I largely agree, but I would explain it differently, and have a few additions.

Hybrids have zero fuel costs when they recover energy from braking, way low fuel costs if recharged from the grid when demand is lowest during the day, still low cost if recharged when demand is relatively low, but more than with a gasoline engine if recharged during peak periods during the day. (The consumer faces these differences with recharging if electric pricing reflects time of day; the utility otherwise. Either way, society feels them.) Once the charge is exhausted, hybrids have no advantage in fuel use. At the same time, hybrid engines are more expensive to manufacture.
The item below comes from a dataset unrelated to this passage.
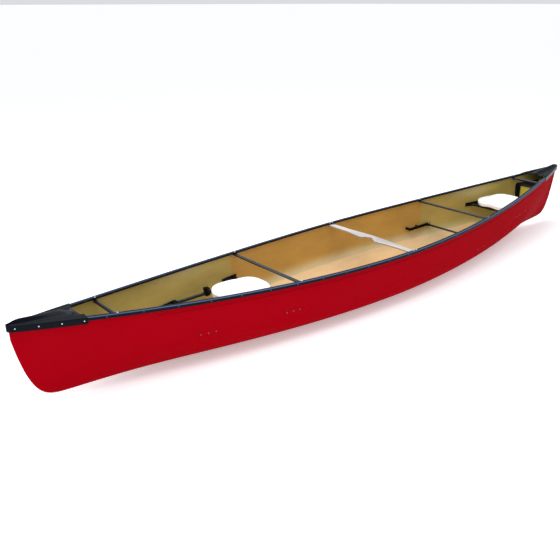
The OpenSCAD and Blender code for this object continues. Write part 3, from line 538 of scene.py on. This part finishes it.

An advantage for society is that hybrids recharged during the lowest demand time of day add no incremental carbon to the atmosphere. Thermal base load power plants are not turned off at night, since they take days to warm up, so this power is produced whether or not hybrids use it. This power just goes to a more valuable use with hybrids present. Recharging at another time of day leaves a carbon footprint at the power plant, but a dramatically lower one at the car. The total carbon footprint is still usually lower than with a gasoline engine.

An electric motor also provides its power with greater torque than does a gasoline engine.

Thus, hybrids are best employed if:

1. They can be plugged into the grid to be recharged.

2. They are used on vehicles that get frequent use.

3. They are used for drivers that take trips below 40 miles or so before recharging. Commuting vehicles, urban delivery vehicles, and postal delivery vehicles could be good candidates.

4. They are used for drivers that brake frequently, either urban drivers or drivers in mountainous areas.

5. They are employed for uses where high torque is needed, such as with some trucks.

If any of the first three conditions is not satisfied, hybrids are likely to be a bad choice. They make little sense for vehicles that would usually go long distances between recharging, that could not plug into the grid, or that would be used so little that the higher initial cost would be prohibitive.